- **Given information**:
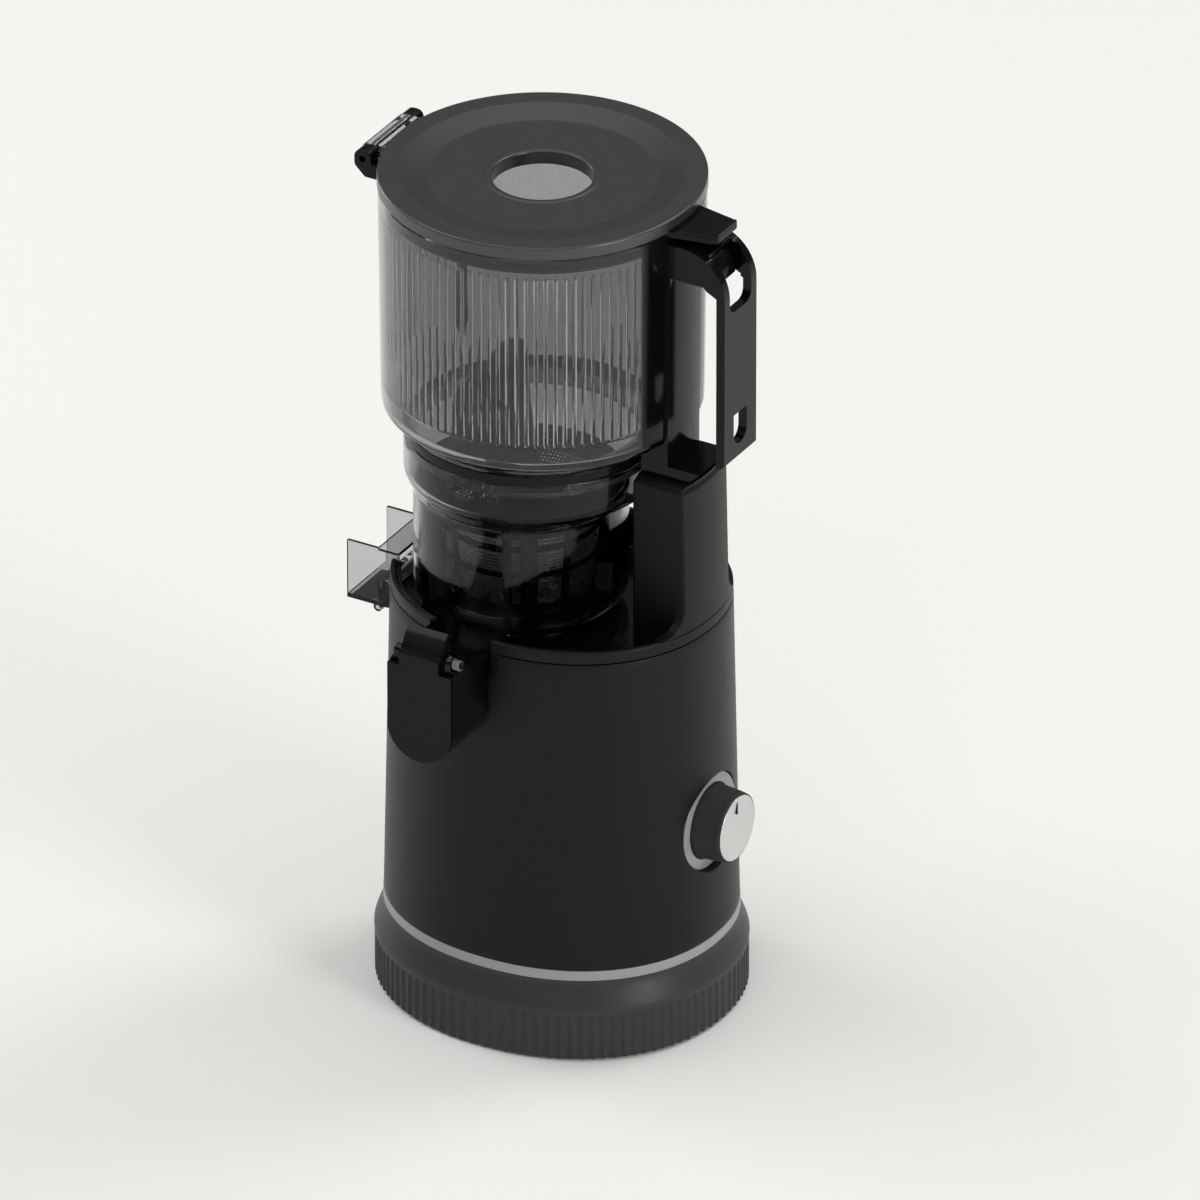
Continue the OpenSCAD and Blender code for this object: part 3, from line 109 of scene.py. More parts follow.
class JuicerFinish(bpy.types.PropertyGroup):
    """Colours of the visible materials."""
    casing: tint("Casing", "Satin black of the casing", (0.0045, 0.0045, 0.005))
    gloss: tint("Gloss parts", "Gloss black of the deck, handle and flap", (0.003, 0.003, 0.0035))
    plinth: tint("Plinth", "Dark grey of the fluted plinth", (0.032, 0.032, 0.034))
    lid: tint("Lid", "Grey of the lid", (0.03, 0.03, 0.031))
    trim: tint("Trim", "Pale grey of the trim ring and bezel", (0.3, 0.3, 0.293))
    smoke: tint("Smoke", "Tint of the clear parts", (0.34, 0.34, 0.345))


# Shapes

def sizes():
    """The sizes set in the scene."""
    return bpy.context.scene.juicer_sizes


def circle(n):
    """n angles spread evenly over a full turn."""
    return np.linspace(0, 2 * math.pi, n, endpoint=False)


def smooth(s):
    """Smoothstep: s^2 (3 - 2 s)."""
    return s * s * (3 - 2 * s)


def oval(angle, hx, hy):
    """Superellipse: x = hx sign(cos a) |cos a|^(2/n), y = hy sign(sin a) |sin a|^(2/n)."""
    n = sizes().oval_power
    c, s = np.cos(angle), np.sin(angle)
    return hx * np.sign(c) * np.abs(c) ** (2 / n), hy * np.sign(s) * np.abs(s) ** (2 / n)


def share_at(z):
    """Width share of the casing at height z: 1 at its lower edge, falling in a line to the taper at the rim."""
    return 1 - (1 - sizes().taper) * (z - BODY["z0"]) / (BODY["rim"] - BODY["z0"])


def oval_points(angle, inset, z):
    """The tapering oval: oval(a) with half lengths hx share(z) - inset and hy share(z) - inset, at height z."""
    s = share_at(z)
    x, y = oval(angle[:, None], BODY["hx"] * s - inset, BODY["hy"] * s - inset)
    return np.stack([x, y, np.broadcast_to(z, x.shape)], -1)


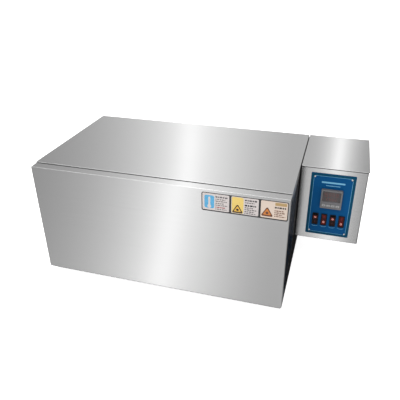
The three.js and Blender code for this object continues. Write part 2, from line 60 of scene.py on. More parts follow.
# Of each strip in the tent: the axis that it crosses, the sine of its angle from the plane square to
# that axis, half its width in the same measure, and its strength. A negative strip is darker than the tent.
STRIPS = (
    ((1, 0, -0.02), -0.29, 0.17, 1.04),
    ((1, 0, -0.02), -0.302, 0.026, 0.52),
    ((1, 0, 0), 0.010, 0.027, 0.95),
    ((1, 0, 0), 0.010, 0.006, 0.68),
    ((1, 0, 0), -1.0, 0.09, 0.6),
    ((1, 0, 0), 1.0, 0.10, 0.5),
    ((0, 0.76, 0.65), 1.0, 0.6, -0.025),
    ((0, 1, 0), 0.12, 0.10, 0.6),
)
TENT = 0.15
FLOOR_GLOW = 0.85
FLOOR_REACH = 40
DARK_CARD_LEVEL = -4 * MM
# The lines of words on each card: height over the card's lower edge, thickness, both in mm, and material.
WORDS = {
    1: (
        (33, 3.4, 4), (27.5, 2.2, 4), (23, 2.2, 4), (18, 2.2, 4),
        (13.6, 2.2, 4), (8.6, 2.6, 5), (4, 2.0, 4),
    ),
    2: (
        (34, 3.4, 4), (28.5, 2.2, 5), (22, 3.8, 4), (16.6, 2.4, 5),
        (12.2, 2.4, 5), (7.6, 2.4, 5), (3.4, 2.0, 5),
    ),
    3: ((26.5, 3.8, 4), (19, 2.4, 5), (14.6, 2.4, 5), (10.2, 2.4, 5), (6, 2.0, 5)),
}
# A domed screw head from its top to its middle: shares of its radius and height.
DOME = ((0, 1), (0.3, 0.98), (0.62, 0.86), (0.86, 0.6), (1, 0.25), (1, 0), (0, 0))
# How far each rocker is tipped at rest, in degrees.
REST_TILT = 9
# A face whose normal has more than this along an axis is square to that axis.
FLAT = 0.99
scene = bpy.context.scene


# ---------- camera, light and floor ----------

def add_camera():
    """Looks down on the front from a little to the right, as one stands before a bench."""
    azimuth, elevation, roll = (math.radians(a) for a in (17.222, 28.838, -0.755))
    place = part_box("outer_shell")[0] + Vector((0.66987, -0.83936, 0.74066))
    level = math.cos(elevation)
    back = Vector((math.sin(azimuth) * level, -math.cos(azimuth) * level, math.sin(elevation)))
    right = (-back).cross(Vector((0, 0, 1))).normalized()
    up = right.cross(-back)
    tilted_right = math.cos(roll) * right + math.sin(roll) * up
    tilted_up = -math.sin(roll) * right + math.cos(roll) * up
    data = bpy.data.cameras.new("camera")
    data.sensor_width = 36
    data.lens = 42.594
    data.clip_start = 0.05
    data.clip_end = 60
    camera = bpy.data.objects.new("camera", data)
    axes = Matrix((tilted_right, tilted_up, back)).transposed().to_4x4()
    camera.matrix_world = Matrix.Translation(place) @ axes
    scene.collection.objects.link(camera)
    scene.camera = camera


def add_light(name, kind, direction, strength):
    """A light that comes from a direction."""
    data = bpy.data.lights.new(name, kind)
    data.energy = strength
    light = bpy.data.objects.new(name, data)
    light.rotation_mode = "QUATERNION"
    light.rotation_quaternion = Vector(direction).to_track_quat("Z", "Y")
    scene.collection.objects.link(light)
    return light


def add_sun(name, direction, spread, strength):
    """A soft, even light from one direction that no metal mirrors."""
    sun = add_light(name, "SUN", direction, strength)
    sun.data.angle = math.radians(spread)
    sun.visible_glossy = False


def add_softbox(name, direction, distance, size, power, aim=(0, 0, 0.2)):
    """A rectangle of light that faces the aim point from a direction at a distance."""
    light = add_light(name, "AREA", direction, power)
    light.data.shape = "RECTANGLE"
    light.data.size, light.data.size_y = size
    light.location = Vector(aim) + Vector(direction).normalized() * distance


def added(tree, operation, *values):
    """A math node on numbers and sockets."""
    node = tree.nodes.new("ShaderNodeMath")
    node.operation = operation
    for socket, value in zip(node.inputs, values):
        if isinstance(value, (int, float)):
            socket.default_value = value
        else:
            tree.links.new(value, socket)
    return node.outputs[0]


def strip_light(tree, direction, axis, middle, half_width, strength):
    """The light of a long strip that crosses an axis at right angles, soft at both edges."""
    across = tree.nodes.new("ShaderNodeVectorMath")
    across.operation = "DOT_PRODUCT"
    across.inputs[1].default_value = axis
    tree.links.new(direction, across.inputs[0])
    away = added(tree, "DIVIDE", added(tree, "SUBTRACT", across.outputs["Value"], middle), half_width)
    return added(tree, "DIVIDE", strength, added(tree, "ADD", added(tree, "MULTIPLY", away, away), 1.0))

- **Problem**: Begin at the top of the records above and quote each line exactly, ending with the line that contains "return s * s * (3 - 2 * s)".

- **Expected answer**:
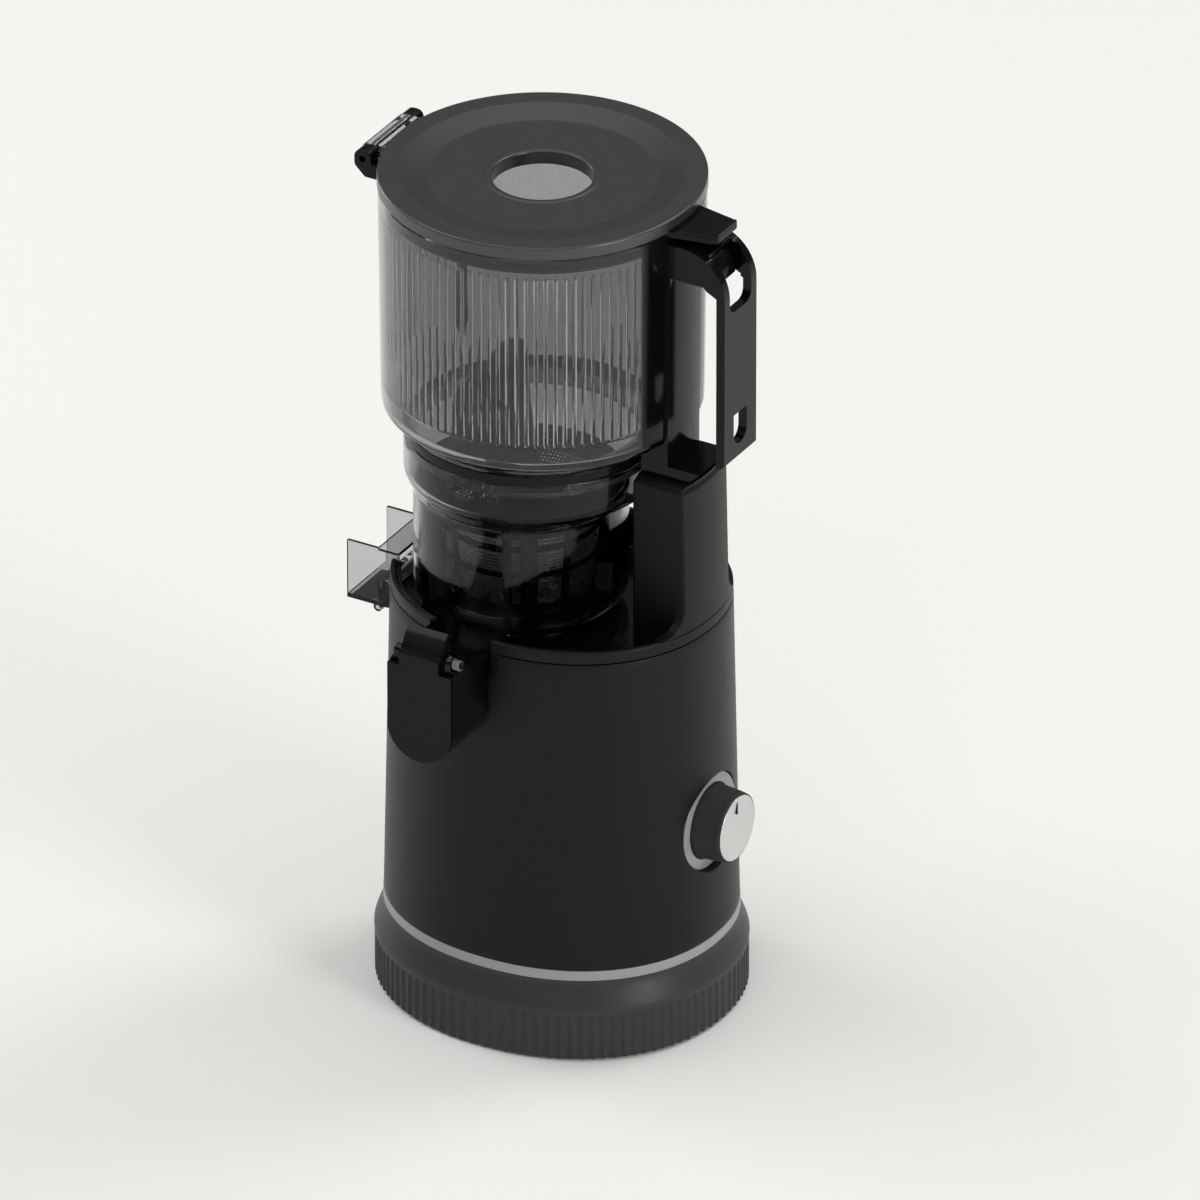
Continue the OpenSCAD and Blender code for this object: part 3, from line 109 of scene.py. More parts follow.
class JuicerFinish(bpy.types.PropertyGroup):
    """Colours of the visible materials."""
    casing: tint("Casing", "Satin black of the casing", (0.0045, 0.0045, 0.005))
    gloss: tint("Gloss parts", "Gloss black of the deck, handle and flap", (0.003, 0.003, 0.0035))
    plinth: tint("Plinth", "Dark grey of the fluted plinth", (0.032, 0.032, 0.034))
    lid: tint("Lid", "Grey of the lid", (0.03, 0.03, 0.031))
    trim: tint("Trim", "Pale grey of the trim ring and bezel", (0.3, 0.3, 0.293))
    smoke: tint("Smoke", "Tint of the clear parts", (0.34, 0.34, 0.345))


# Shapes

def sizes():
    """The sizes set in the scene."""
    return bpy.context.scene.juicer_sizes


def circle(n):
    """n angles spread evenly over a full turn."""
    return np.linspace(0, 2 * math.pi, n, endpoint=False)


def smooth(s):
    """Smoothstep: s^2 (3 - 2 s)."""
    return s * s * (3 - 2 * s)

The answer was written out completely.